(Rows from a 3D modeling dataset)
>> BEGIN
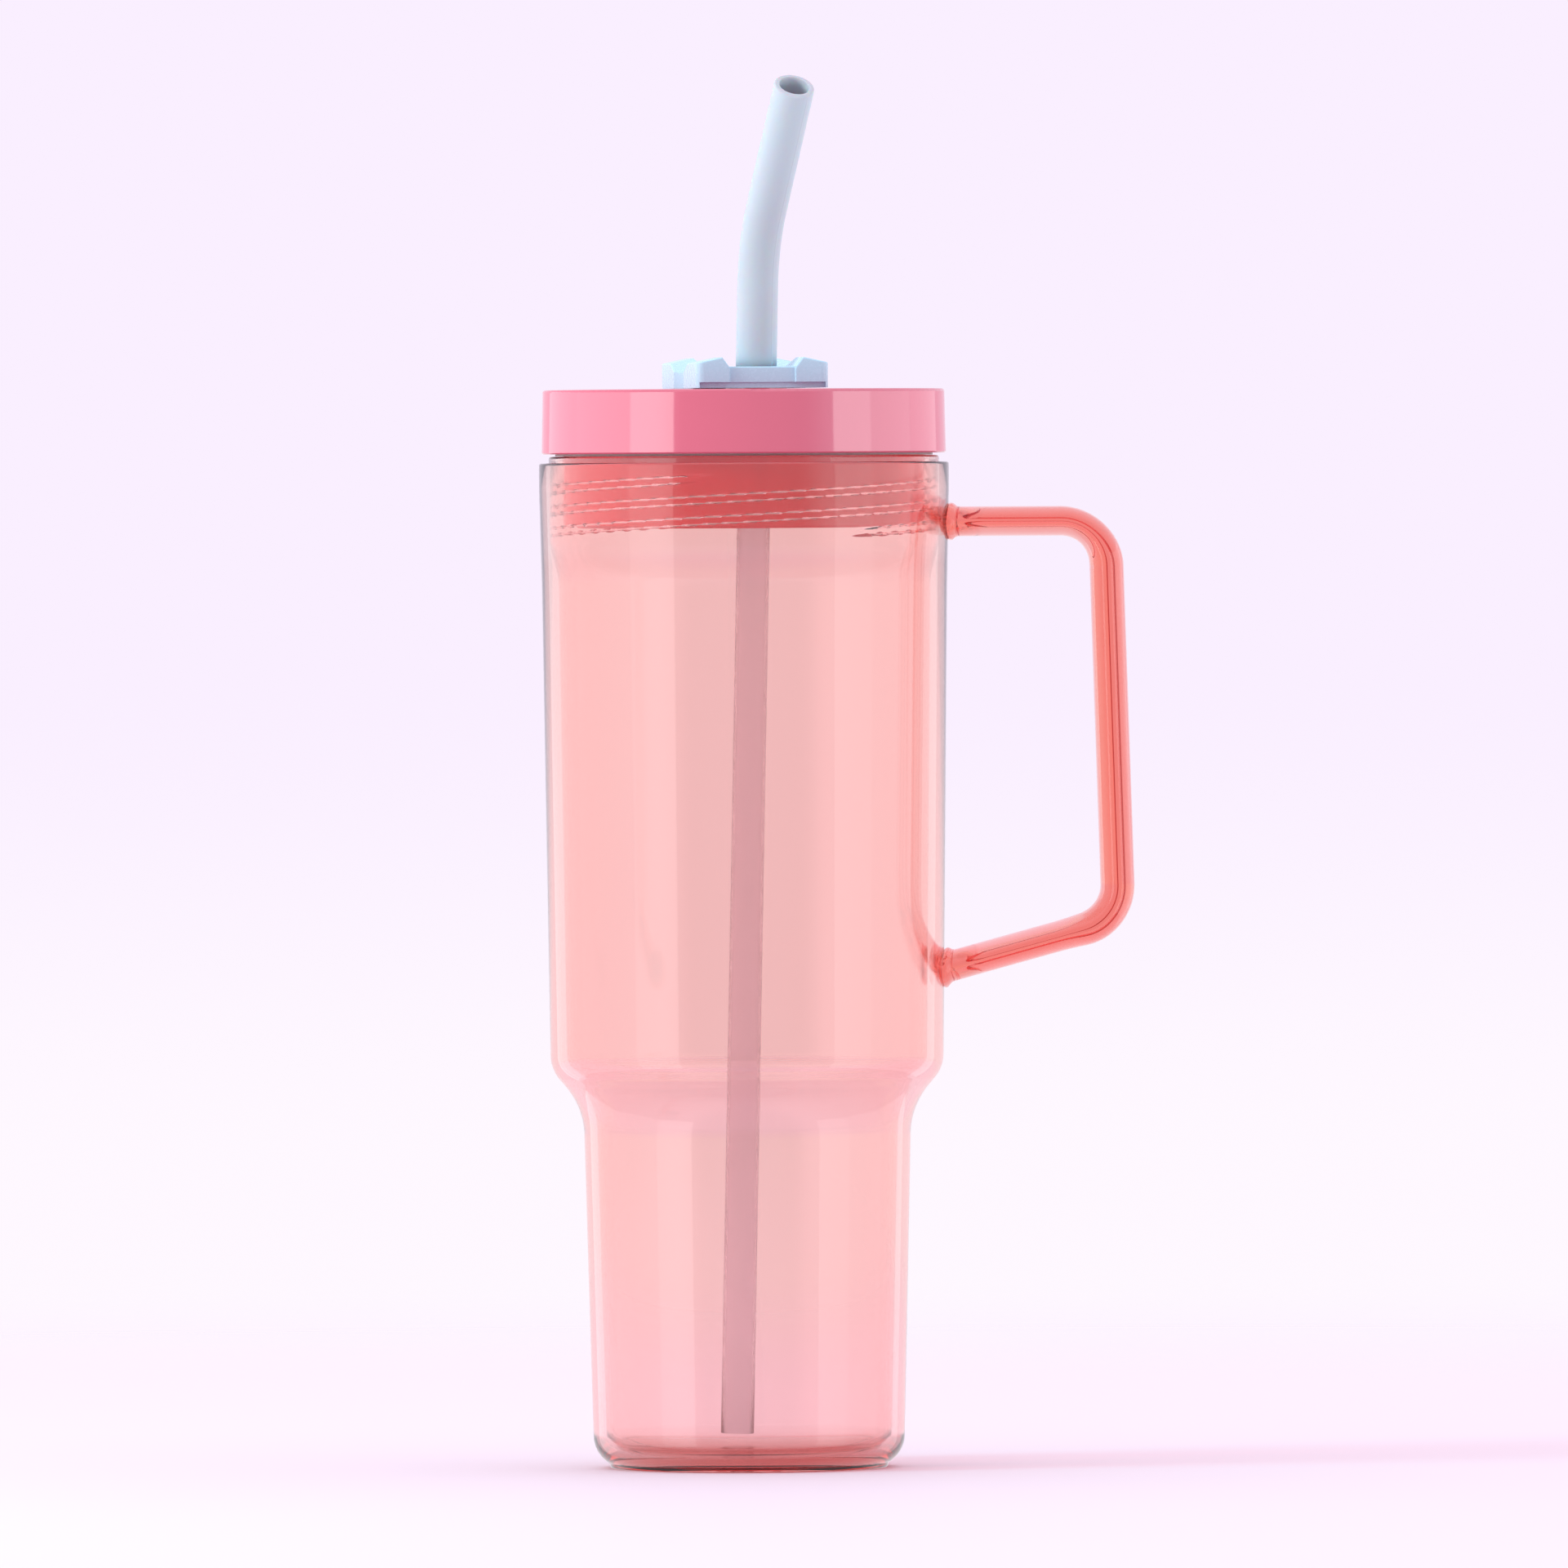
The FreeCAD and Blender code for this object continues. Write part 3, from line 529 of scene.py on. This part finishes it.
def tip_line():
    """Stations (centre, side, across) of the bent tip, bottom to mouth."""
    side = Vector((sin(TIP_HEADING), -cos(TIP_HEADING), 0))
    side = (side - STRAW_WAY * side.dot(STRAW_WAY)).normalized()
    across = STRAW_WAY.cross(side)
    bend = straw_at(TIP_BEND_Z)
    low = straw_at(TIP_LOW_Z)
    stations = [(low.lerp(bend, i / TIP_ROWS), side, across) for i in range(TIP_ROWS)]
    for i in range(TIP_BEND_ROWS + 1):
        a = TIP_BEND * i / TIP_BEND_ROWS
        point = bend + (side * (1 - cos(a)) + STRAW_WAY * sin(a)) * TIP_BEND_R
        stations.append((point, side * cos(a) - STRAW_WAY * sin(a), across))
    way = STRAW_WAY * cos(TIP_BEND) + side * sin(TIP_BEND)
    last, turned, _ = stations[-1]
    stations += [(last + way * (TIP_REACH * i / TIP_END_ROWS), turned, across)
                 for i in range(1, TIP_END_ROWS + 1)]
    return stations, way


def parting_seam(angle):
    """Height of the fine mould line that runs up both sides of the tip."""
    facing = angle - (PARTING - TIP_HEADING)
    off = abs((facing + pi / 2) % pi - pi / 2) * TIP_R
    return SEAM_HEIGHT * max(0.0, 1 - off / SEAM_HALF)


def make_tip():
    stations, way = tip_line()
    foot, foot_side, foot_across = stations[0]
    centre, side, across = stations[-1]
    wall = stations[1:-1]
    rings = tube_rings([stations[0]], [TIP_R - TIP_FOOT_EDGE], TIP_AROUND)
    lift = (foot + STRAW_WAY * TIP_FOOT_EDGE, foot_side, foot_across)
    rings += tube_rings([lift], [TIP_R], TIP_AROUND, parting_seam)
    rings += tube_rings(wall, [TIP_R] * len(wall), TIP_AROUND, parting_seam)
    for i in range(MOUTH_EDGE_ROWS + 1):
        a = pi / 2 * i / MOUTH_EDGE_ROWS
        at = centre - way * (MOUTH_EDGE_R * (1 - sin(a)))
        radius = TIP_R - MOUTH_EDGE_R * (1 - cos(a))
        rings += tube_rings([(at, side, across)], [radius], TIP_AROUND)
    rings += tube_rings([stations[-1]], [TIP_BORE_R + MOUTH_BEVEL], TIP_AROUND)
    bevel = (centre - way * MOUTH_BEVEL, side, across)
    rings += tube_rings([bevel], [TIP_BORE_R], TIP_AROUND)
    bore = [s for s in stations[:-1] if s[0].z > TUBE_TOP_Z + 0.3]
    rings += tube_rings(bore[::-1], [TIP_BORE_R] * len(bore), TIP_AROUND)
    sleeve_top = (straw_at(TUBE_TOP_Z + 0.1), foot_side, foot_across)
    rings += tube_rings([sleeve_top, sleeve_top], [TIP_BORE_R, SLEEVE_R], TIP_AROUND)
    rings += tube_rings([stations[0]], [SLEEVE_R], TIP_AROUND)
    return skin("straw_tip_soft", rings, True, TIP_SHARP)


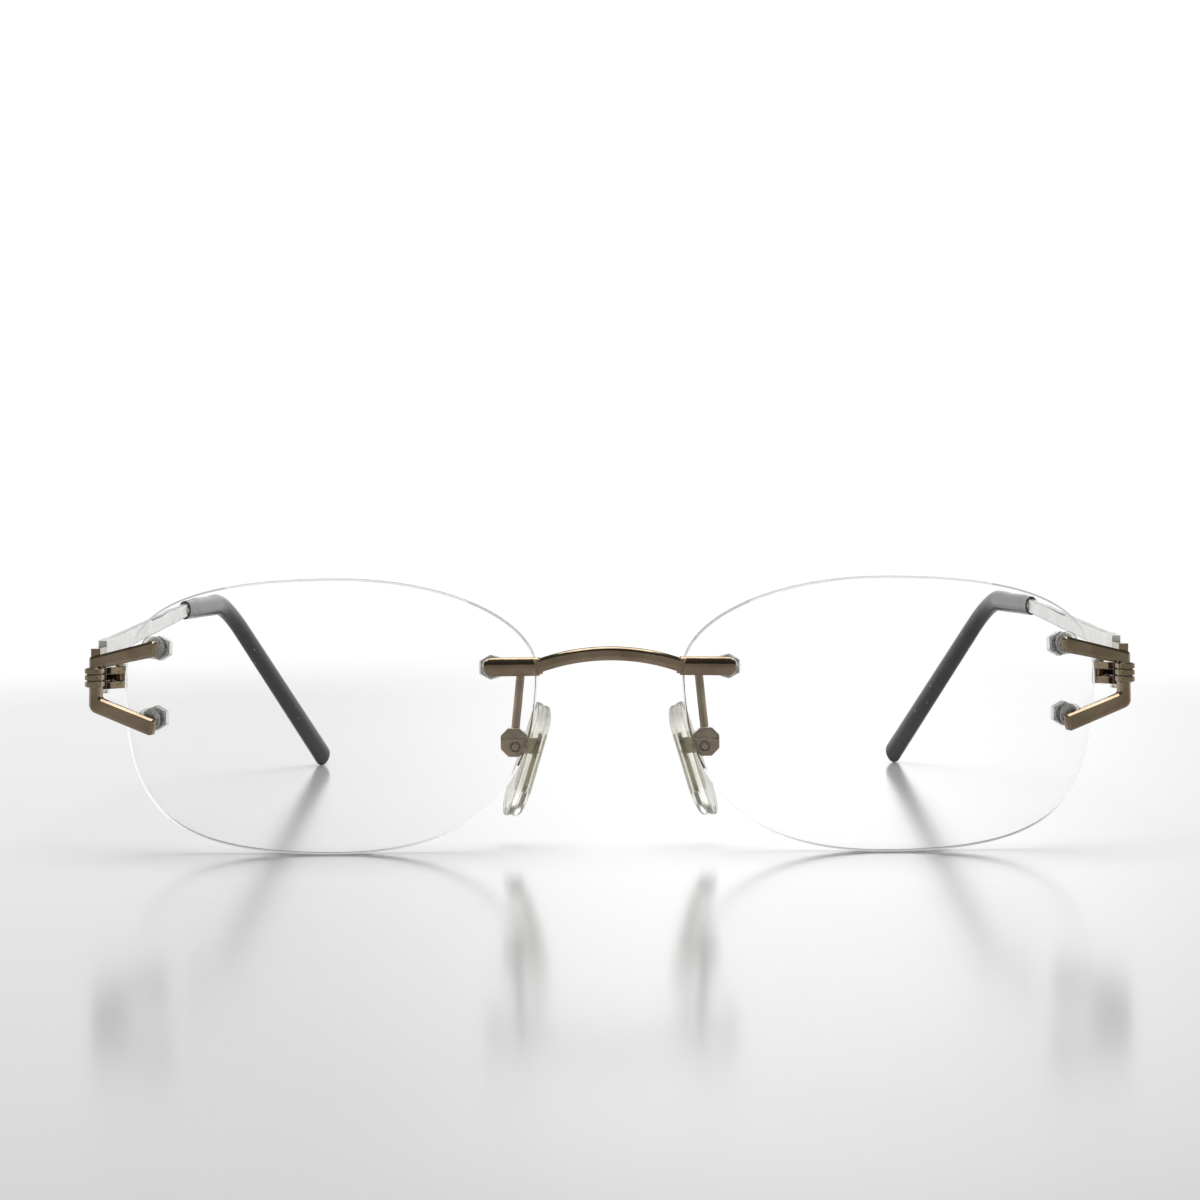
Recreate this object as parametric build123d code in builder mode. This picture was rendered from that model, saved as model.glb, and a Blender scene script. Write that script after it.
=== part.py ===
>> END
Task directions: Nothing but the lines from the line with "Recreate this object" to the last line of the listing above should appear; please retype them exactly, both ends included.

The output:
Recreate this object as parametric build123d code in builder mode. This picture was rendered from that model, saved as model.glb, and a Blender scene script. Write that script after it.
=== part.py ===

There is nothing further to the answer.